The ATG also addressed those comments regarding the scope of suppliers covered by 7.4.1.2 by including a NOTE earlier in Subclause 7.4.1 indicating that the suppliers intended are those that provide product and/or services that affect the ability of the organization to provide product that meets customer specifications. "Office Depot, for example, is not included in the scope," assured Gillis.

Next Steps

THE OUTLOOK will provide further information on the changes from the balloting draft and on the use of ISO/TS 16949:2002 once the second edition of the TS is available.

"The final draft of the TS is now being prepared by the editors in Geneva, who will be doing minor editing for consistency and formatting purposes per ISO rules, and a clean copy will be circulated to the ATG members and the TC 176 leadership so we will have the chance to review the text one last time before it is released for publication," confirmed Gillis. "ISO Central Secretariat has committed to making every effort to meet the March target for publication of the second edition."

According to a source at the Automotive Industry Action Group (AIAG), which has a license from ISO to publish and sell ISO/TS 16949, ISO/TS 16949:2002 will be available from AIAG by April 1, 2002. The price was not yet determined. The source also indicated that QS-9000 and the Tooling and Equipment (TE) Supplement to QS-9000 would "remain in effect" after December 15, 2003, although this could not be confirmed at press time.
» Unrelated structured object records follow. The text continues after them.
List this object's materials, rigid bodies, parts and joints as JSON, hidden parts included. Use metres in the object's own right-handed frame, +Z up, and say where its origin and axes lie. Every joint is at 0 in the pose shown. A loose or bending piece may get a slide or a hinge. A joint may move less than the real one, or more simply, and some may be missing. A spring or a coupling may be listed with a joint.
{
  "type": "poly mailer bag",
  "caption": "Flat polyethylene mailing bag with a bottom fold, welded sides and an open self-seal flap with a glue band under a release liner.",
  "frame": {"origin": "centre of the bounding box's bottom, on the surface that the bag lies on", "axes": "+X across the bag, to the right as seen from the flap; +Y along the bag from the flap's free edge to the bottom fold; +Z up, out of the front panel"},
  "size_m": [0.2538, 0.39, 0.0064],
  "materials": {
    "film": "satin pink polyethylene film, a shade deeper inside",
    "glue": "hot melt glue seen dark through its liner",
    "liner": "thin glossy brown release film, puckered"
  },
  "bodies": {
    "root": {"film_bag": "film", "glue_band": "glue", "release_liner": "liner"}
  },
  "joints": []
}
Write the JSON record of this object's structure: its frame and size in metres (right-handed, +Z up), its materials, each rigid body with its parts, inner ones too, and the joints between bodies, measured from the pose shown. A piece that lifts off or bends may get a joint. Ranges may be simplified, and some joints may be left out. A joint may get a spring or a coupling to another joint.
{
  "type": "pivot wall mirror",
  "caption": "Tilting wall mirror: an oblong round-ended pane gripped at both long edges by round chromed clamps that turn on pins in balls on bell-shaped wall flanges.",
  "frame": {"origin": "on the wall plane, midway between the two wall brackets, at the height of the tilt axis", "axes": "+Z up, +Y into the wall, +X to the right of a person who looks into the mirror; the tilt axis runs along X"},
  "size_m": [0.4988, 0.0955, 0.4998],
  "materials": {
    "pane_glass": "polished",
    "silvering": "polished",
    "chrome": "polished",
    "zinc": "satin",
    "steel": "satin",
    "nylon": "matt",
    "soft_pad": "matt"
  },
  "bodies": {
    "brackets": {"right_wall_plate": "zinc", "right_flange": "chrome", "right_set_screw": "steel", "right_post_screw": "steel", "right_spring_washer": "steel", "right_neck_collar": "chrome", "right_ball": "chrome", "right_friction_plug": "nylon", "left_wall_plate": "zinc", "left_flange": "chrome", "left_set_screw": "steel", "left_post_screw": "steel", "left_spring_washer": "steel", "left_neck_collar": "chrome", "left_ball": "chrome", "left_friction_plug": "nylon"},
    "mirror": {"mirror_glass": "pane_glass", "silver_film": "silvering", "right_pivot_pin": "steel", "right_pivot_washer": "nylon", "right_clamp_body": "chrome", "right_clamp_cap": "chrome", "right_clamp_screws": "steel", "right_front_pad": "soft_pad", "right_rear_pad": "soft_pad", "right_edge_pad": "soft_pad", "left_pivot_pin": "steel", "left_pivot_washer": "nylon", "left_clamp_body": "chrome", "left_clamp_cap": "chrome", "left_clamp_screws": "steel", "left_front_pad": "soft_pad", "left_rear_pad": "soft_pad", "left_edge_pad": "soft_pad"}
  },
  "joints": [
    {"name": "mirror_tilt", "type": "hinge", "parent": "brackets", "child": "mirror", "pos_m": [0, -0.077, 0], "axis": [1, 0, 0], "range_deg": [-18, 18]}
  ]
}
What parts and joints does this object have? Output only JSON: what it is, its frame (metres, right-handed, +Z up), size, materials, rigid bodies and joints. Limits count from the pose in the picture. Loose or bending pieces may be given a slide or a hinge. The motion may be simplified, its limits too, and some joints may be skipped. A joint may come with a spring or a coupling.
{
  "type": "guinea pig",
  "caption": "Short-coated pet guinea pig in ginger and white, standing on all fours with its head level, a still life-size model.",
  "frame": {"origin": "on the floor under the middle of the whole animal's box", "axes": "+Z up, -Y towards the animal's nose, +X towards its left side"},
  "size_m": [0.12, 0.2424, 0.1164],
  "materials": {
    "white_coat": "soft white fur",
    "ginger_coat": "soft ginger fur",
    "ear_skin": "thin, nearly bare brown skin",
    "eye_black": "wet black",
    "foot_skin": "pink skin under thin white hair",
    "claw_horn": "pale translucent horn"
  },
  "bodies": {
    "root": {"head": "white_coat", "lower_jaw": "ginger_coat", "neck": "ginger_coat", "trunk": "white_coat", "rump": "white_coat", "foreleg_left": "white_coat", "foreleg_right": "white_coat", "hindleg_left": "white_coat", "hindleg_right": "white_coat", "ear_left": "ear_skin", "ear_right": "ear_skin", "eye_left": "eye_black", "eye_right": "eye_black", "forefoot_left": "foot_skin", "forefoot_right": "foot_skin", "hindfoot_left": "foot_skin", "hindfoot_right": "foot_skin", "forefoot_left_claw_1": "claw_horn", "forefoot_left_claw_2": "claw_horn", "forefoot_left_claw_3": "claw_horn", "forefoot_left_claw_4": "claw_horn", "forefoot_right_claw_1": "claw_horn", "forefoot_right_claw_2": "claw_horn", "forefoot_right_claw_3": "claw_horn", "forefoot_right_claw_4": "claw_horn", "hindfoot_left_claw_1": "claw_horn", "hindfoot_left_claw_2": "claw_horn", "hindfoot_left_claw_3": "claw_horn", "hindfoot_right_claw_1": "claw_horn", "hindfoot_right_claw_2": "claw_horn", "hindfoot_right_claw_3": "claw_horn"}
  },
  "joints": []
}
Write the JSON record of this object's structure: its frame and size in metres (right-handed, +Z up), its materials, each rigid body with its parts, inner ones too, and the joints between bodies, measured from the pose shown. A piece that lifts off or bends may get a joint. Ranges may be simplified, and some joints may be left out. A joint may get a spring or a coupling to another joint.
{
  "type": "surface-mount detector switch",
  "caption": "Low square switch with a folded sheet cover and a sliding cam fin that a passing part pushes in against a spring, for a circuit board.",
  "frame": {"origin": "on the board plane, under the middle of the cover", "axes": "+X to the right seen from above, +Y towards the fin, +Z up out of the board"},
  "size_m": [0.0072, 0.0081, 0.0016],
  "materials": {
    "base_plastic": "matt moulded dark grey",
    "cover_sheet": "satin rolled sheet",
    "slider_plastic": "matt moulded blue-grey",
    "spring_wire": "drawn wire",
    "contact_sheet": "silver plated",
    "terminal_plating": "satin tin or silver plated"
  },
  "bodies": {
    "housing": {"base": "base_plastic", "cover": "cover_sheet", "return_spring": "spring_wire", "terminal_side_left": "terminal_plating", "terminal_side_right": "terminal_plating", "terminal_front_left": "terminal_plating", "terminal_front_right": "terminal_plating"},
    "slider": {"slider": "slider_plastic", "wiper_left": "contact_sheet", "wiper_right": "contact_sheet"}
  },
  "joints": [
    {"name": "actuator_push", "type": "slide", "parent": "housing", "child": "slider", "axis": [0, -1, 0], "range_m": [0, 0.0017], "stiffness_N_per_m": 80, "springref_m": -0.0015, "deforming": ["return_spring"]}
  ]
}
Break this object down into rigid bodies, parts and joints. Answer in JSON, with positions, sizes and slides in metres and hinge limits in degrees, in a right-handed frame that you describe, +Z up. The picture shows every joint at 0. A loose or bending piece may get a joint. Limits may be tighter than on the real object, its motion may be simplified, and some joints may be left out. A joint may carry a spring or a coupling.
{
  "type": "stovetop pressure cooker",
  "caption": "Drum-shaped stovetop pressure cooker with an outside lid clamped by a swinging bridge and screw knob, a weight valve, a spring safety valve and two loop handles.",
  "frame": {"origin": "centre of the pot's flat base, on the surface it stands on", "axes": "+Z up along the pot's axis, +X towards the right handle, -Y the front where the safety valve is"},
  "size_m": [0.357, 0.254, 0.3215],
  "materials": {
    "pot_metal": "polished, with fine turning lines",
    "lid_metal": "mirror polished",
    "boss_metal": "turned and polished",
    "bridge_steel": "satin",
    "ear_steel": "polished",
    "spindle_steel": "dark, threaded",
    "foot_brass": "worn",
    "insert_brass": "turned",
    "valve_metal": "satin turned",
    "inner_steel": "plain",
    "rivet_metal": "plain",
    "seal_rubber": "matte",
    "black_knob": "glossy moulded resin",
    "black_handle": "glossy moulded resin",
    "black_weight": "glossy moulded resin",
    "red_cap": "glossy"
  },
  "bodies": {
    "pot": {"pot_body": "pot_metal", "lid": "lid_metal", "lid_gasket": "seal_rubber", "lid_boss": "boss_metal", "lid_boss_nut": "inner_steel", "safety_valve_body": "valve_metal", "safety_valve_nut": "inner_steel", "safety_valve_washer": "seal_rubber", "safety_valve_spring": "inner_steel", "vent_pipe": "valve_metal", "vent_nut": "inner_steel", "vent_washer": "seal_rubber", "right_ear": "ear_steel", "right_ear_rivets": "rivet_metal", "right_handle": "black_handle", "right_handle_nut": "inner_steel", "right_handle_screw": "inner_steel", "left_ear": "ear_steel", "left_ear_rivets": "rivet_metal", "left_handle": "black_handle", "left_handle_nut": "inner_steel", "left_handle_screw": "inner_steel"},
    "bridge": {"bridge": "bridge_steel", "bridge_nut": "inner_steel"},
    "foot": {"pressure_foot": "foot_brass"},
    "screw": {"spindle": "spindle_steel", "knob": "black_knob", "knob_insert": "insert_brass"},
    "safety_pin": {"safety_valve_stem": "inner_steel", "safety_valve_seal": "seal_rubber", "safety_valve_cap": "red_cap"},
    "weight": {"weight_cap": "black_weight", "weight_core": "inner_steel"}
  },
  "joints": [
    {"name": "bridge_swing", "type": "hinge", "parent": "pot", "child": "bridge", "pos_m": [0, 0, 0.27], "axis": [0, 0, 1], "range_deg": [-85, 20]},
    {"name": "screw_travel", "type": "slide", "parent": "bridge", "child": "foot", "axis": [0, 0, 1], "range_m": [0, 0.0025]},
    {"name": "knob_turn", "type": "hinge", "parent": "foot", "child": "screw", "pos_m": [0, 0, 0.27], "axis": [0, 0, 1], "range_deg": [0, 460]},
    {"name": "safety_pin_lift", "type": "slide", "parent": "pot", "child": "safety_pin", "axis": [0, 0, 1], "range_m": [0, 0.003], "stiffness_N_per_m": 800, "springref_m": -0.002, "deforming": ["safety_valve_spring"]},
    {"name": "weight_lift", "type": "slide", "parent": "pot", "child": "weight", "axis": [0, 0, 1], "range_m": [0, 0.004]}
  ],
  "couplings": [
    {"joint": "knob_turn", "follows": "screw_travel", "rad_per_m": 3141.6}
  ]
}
There have been no indications from DaimlerChrysler Corporation, Ford Motor Company or General Motors Corporation so far that any one of the Big Three will be altering its mandate to specify registration to TS 16949:2002 as the preferred or only option for all or any group of suppliers.

THE OUTLOOK therefore recommends that suppliers evaluate TS 16949:2002 once published and consider whether transitioning from QS-9000 (ISO 9001/2:1994) to TS 16949:2002 (ISO 9001:2000) is a practical business decision.